Arsen was twenty at the time. Some time later, his sister Arus and Anna left for Dubai with the help of a recruiter named Gayane from Bangladesh . Gayane sold them to a pimp called Nano (aka Horse Nano), and they have been working as prostitutes ever since. Three years ago Arus was working as Nano's slave; she barely managed to send $50-100 dollars to her brother and sister in Yerevan . A year ago she ran away, unable to put up with the pimp's cruelty any longer, and is now living with a local Arab. She wants to come back to Armenia , but does not have a passport. When Armenian prosecutor Aristakes Eremyan was in Dubai she told him her story. He knows that Nano has Arus's passport. But he hasn't done anything about it.
Gayane is an experienced recruiter. She finds socially vulnerable families, who don't have money for food, and invites the girls to "enjoy the beautiful life of Dubai ."

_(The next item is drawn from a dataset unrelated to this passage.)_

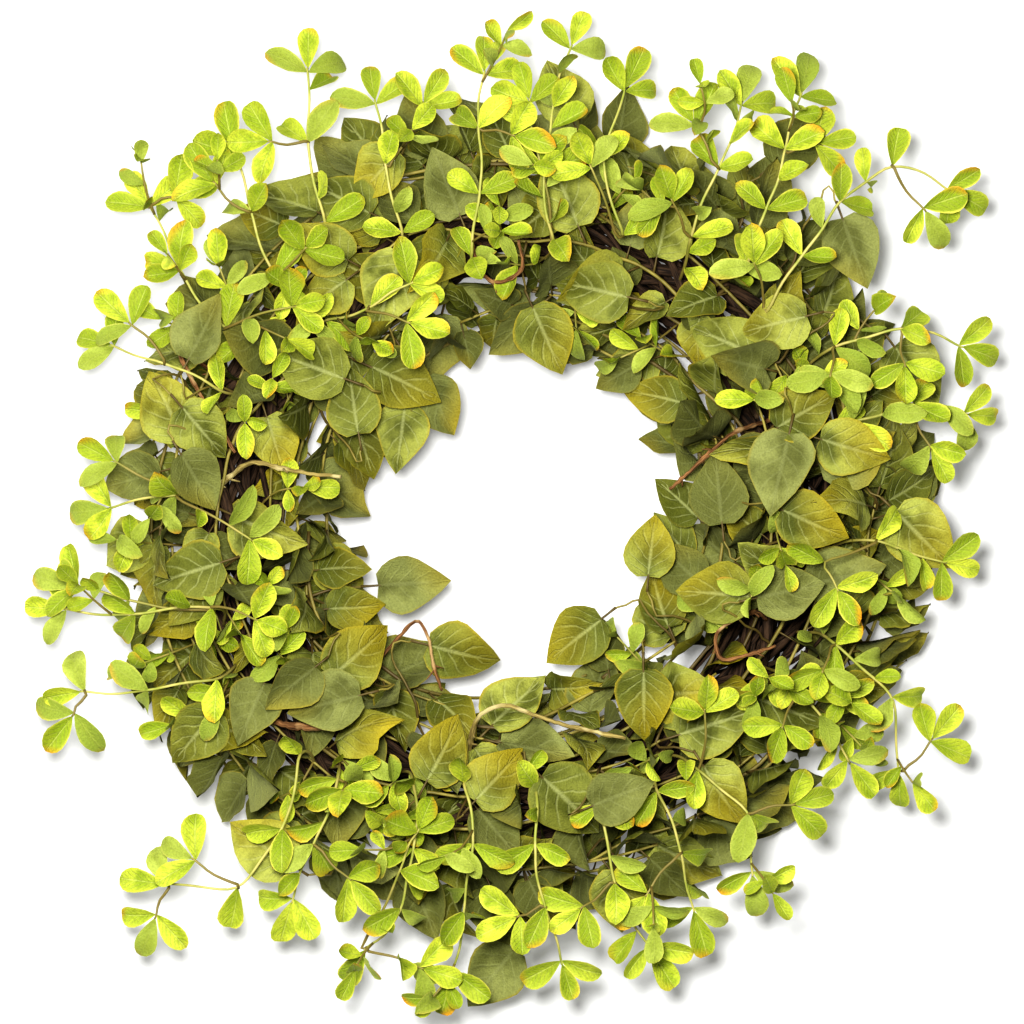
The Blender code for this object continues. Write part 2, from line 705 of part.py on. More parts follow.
def grow_broad_stems(room, canes, chance):
    """The broad-leaf sprays' stems, in lanes round the ring."""
    sprays = []
    for lane in BROAD_LANES:
        for index in range(lane["count"]):
            spray = Spray(f"broadleaf_spray_{len(sprays) + 1:02d}", "broad", lane["lift"])
            first = math.radians(lane["first"] + 360.0 * index / lane["count"])
            route = []
            for step in range(6):
                share = step / 5.0
                around = first + math.radians(lane["arc"]) * share
                turn = math.radians(lane["turn"] + 9.0 * math.sin(5.0 * share + 2.0 * index))
                place, _ = on_bundle(around, turn, lane["away"] - 5.0 + 12.0 * share)
                route.append(place)
            if not grow_main_stem(
                    room, canes, spray, route, BROAD_STEM_RADIUS, BROAD_NODE_STEP, chance, first=20.0):
                print("no room for", spray.name)
            sprays.append(spray)
    return [spray for spray in sprays if spray.stems]


def short_of_tip(points):
    """An arm's points with the last drawn back by most of a leaf, which grows on from there."""
    way = points[-1] - points[-2]
    kept = max(way.length - 0.85 * LIME_LENGTH, 0.3 * way.length)
    return [*points[:-1], points[-2] + way.normalized() * kept]


def grow_lime_stems(room, canes, chance):
    """The lime sprigs' main arms, each seated on a cane."""
    sprigs = []
    for index, (main, *_) in enumerate(LIME_SPRIGS):
        sprig = Spray(f"lime_sprig_{index + 1:02d}", "lime")
        route = short_of_tip([Vector(point) for point in main])
        lean = math.radians(chance.uniform(15.0, 45.0))
        if not grow_main_stem(
                room, canes, sprig, route, LIME_STEM_RADIUS, LIME_NODE_STEP, chance, lean=lean):
            print("no room for", sprig.name)
        sprigs.append(sprig)
    return sprigs


def grow_lime_arms(room, sprigs, chance):
    """The side arms of the lime sprigs."""
    for sprig, (main, *arms) in zip(sprigs, LIME_SPRIGS):
        if not sprig.stems:
            continue
        for start, *rest in arms:
            arm = short_of_tip([Vector(point) for point in (main[start], *rest)])[1:]
            choice = best_side(sprig.stems[0], Vector(main[start]).lerp(arm[0], 0.5))
            if choice is None:
                print("no side for an arm of", sprig.name)
                continue
            _, node, side = choice
            lean = math.radians(chance.uniform(15.0, 45.0))
            if grow_arm(
                    room, sprig, sprig.stems[0], node, side, arm, LIME_STEM_RADIUS * 0.9, LIME_NODE_STEP,
                    chance, lean) is None:
                print("no room for an arm of", sprig.name)


def grow_front_leaves(room, sprays, patterns, chance):
    """The broad leaves that show whole at the front, each on a stalk from a broad-leaf stem nearby."""
    for x, y, degrees, size in FRONT_LEAVES:
        heading = Vector((math.cos(math.radians(degrees)), math.sin(math.radians(degrees)), -0.12))
        heading.normalize()
        middle = Vector((x, y, 0.0))
        around, _ = bundle_angles(middle)
        ridge, _ = on_bundle(around, 0.0, 0.0)
        off_ridge = (middle - ridge).to_2d().length
        middle.z = 90.0 - 0.0042 * off_ridge**2
        root = middle - heading * BROAD_LENGTH * size * 0.58
        placed = False
        for attempt in range(30):
            spot = nudged(root, 0.4 * attempt, chance)
            choices = []
            for spray in sprays:
                choice = best_side(spray.stems[0], spot)
                if choice:
                    choices.append((choice[0], spray.name, choice, spray))
            _, _, (_, node, side), spray = min(choices)
            before = spot - heading * 14.0
            bend = spray.stems[0].points[node].lerp(before, 0.5) + Vector((0.0, 0.0, 2.0))
            arms_before = len(spray.stems)
            stem = grow_arm(
                room, spray, spray.stems[0], node, side, [bend, before, spot], STALK_RADIUS, STALK_STEP, chance)
            if stem is None:
                continue
            last = len(stem.points) - 2
            if try_leaf(
                    room, spray, patterns, stem, last, 4, heading, Vector((0, 0, 1)), size, chance, 10, 0.3):
                placed = True
                break
            spray.stems[0].taken.discard((node, side))
            del spray.stems[arms_before:], spray.arms[arms_before:]
            room.pieces.pop()
        if not placed:
            print("no room for the front leaf at", x, y)


def grow_broad_leaves(room, sprays, patterns, chance):
    """Leaves in turn on either side of each broad-leaf stem, held away from the bundle."""
    for spray in sprays:
        stem = spray.stems[0]
        for node in stem.nodes():
            root = stem.points[node]
            along = stem.direction(node)
            _, outward = on_bundle(*bundle_angles(root), 1.0)
            last = node == len(stem.points) - 2
            for side in ((0, 2) if last else (0,) if node % 2 else (2,)):
                across = stem.outward(node, side)
                heading = (along * 0.7 + across * 1.1 + outward * spray.lift).normalized()
                size = chance.uniform(0.84, 1.1)
                try_leaf(
                    room, spray, patterns, stem, node, side, heading, outward, size, chance, 30, 0.8)
            if last:
                size = chance.uniform(0.84, 1.1)
                try_leaf(room, spray, patterns, stem, node, 4, along, outward, size, chance, 20, 0.6)


def grow_lime_leaves(room, sprigs, patterns, chance):
    """Leaves in opposite pairs along each arm, every pair turned from the last, and one at its tip."""
    for sprig in sprigs:
        for stem in sprig.stems:
            last = len(stem.points) - 2
            for node in reversed(stem.nodes()):
                along = stem.direction(node)
                pair = (0, 2) if (last - node) % 2 == 0 else (1, 3)
                for side in pair:
                    outward = stem.outward(node, side)
                    level = Vector((outward.x, outward.y, 0.1))
                    heading = (along * 0.5 + outward * 0.6 + level * 0.45).normalized()
                    face = Vector((0.0, 0.0, 1.0)) + along * 0.3
                    size = chance.uniform(0.86, 1.12)
                    try_leaf(
                        room, sprig, patterns, stem, node, side, heading, face, size, chance, 16, 0.6)
                if node == last:
                    size = chance.uniform(0.86, 1.12)
                    face = Vector((0.0, 0.0, 1.0))
                    try_leaf(room, sprig, patterns, stem, node, 4, along, face, size, chance, 12, 0.4)


# Solids


def weld_root(body, root, corners):
    """Join an open root to four corners of the body, in place of the face between them."""
    body.faces.remove(body.faces.get(corners))
    turn = (root[1].co - root[0].co).cross(root[2].co - root[1].co)
    if turn.dot((corners[1].co - corners[0].co).cross(corners[2].co - corners[1].co)) < 0.0:
        root = root[::-1]
    turned = [root[k:] + root[:k] for k in range(4)]
    nearest = min(turned, key=lambda row: sum((a.co - b.co).length for a, b in zip(row, corners)))
    bmesh.ops.weld_verts(body, targetmap=dict(zip(nearest, corners)))


def fused_spray(spray):
    """One closed body of a spray's stems and leaves, each growing out of a face of the one that bears it."""
    body = bmesh.new()
    sites = {}
    for stem, parent in zip(spray.stems, spray.arms):
        bearing = {node for node, side in stem.taken if side < 4}
        rings, numbers = stem.tube(body, capped=parent is None, bearing=bearing)
        sites[(stem, len(stem.points) - 2, 4)] = rings[-1]
        for node in bearing:
            lower, upper = rings[numbers[node]], rings[numbers[node] + 1]
            for side in range(4):
                after = (side + 1) % 4
                sites[(stem, node, side)] = [lower[side], lower[after], upper[after], upper[side]]
        if parent:
            weld_root(body, rings[0], sites[parent])
    for stem, node, side, pattern, place in spray.leaves:
        root = leaf_blade(body, pattern.kind, pattern.bend, place=place)
        weld_root(body, root, sites[(stem, node, side)])
    return body


def as_object(shape, name, made_of, folder):
    """A mesh object in metres from a shape in millimetres."""
    bmesh.ops.recalc_face_normals(shape, faces=shape.faces[:])
    bmesh.ops.triangulate(shape, faces=shape.faces[:])
    shape.transform(Matrix.Scale(MM, 4))
    mesh = bpy.data.meshes.new(name)
    shape.to_mesh(mesh)
    shape.free()
    mesh.materials.append(made_of)
    made = bpy.data.objects.new(name, mesh)
    folder.objects.link(made)
    return made


def build():
    """Lay the wreath out and make its solids."""
    clear_scene()
    folder = bpy.data.collections.new("mixed_foliage_twig_wreath")
    bpy.context.scene.collection.children.link(folder)
    chance = random.Random(SEED)
    room = Room()
    tubes = cane_shapes()
    corners, faces = [], []
    for name, tube in tubes.items():
        shape = shape_lists(tube)
        room.add(name, shape)
        faces += [[index + len(corners) for index in face] for face in shape[1]]
        corners += shape[0]
    canes = BVHTree.FromPolygons(corners, faces)

    patterns = leaf_patterns()
    twigs = grow_twigs(room, canes, chance)
    broad = grow_broad_stems(room, canes, chance)
    lime = grow_lime_stems(room, canes, chance)
    grow_front_leaves(room, broad, patterns, chance)
    grow_lime_arms(room, lime, chance)
    grow_broad_leaves(room, broad, patterns, chance)
    grow_lime_leaves(room, lime, patterns, chance)

    for name, tube in tubes.items():
        layer = "outer cane" if "outer" in name else "inner cane"
        as_object(tube, name, material(name, COLOURS[layer], 0.85), folder)
    looks = {"twig": ("twig", 0.8), "broad": ("broad leaf", 0.6), "lime": ("lime leaf", 0.55)}
    for spray in [*twigs, *broad, *lime]:
        if not spray.stems:
            continue
        colour, roughness = looks[spray.kind]
        as_object(fused_spray(spray), spray.name, material(spray.name, COLOURS[colour], roughness), folder)
    print("leaves", sum(len(s.leaves) for s in broad), sum(len(s.leaves) for s in lime))


build()
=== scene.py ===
"""Looks of the mixed foliage twig wreath.

The wreath lies on its back on a pale floor, and the camera looks straight down at its front. The stems
and leaves are laid out in millimetres by the rule and the seed of the solids, so each fine stem and leaf
lies where its solid does. More leaves, thin shoots and vines then fill in between them.
"""

from __future__ import annotations

import logging
import sys
from collections.abc import Iterable, Sequence
from dataclasses import dataclass, field
from enum import Enum
from math import atan2, cos, exp, hypot, inf, pi, radians, sin
from random import Random

import bmesh
import bpy
from bmesh.types import BMesh, BMFace, BMVert
from mathutils import Matrix, Vector
from mathutils.bvhtree import BVHTree

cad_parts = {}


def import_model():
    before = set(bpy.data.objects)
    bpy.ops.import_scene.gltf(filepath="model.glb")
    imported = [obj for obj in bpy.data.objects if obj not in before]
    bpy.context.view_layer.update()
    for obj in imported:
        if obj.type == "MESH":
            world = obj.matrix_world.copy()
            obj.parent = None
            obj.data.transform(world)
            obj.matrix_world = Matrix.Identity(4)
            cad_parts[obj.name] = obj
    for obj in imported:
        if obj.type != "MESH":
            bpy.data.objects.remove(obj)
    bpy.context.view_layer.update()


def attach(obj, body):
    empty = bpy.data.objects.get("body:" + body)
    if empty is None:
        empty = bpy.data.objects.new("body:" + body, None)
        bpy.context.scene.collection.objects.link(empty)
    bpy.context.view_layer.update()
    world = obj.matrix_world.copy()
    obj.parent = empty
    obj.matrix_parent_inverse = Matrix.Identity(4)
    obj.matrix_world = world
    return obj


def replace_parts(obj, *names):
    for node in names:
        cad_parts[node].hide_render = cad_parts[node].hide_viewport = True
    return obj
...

Arus has been responsible for her brother and sister since her parents died, he father fifteen years ago, her mother more recently. After her mother died, neighbors say, their house became the site of a constant party. "Guys and girls would come and get drunk, disturb everyone," said an old woman who lived nearby.
"I went to Dubai for my brother and sister. They don't understand that yet; they don't know what kind of work I do," Arus said on the phone from Dubai . "But I'm tired, how long do I have to take care of them? I wish there was a place I could put them, so I wouldn't have to worry about them any more."
Arus is 25 year old, her brother Arsen is 24, and their younger sister Gohar is 20. They all went to Nork's Boarding School #2.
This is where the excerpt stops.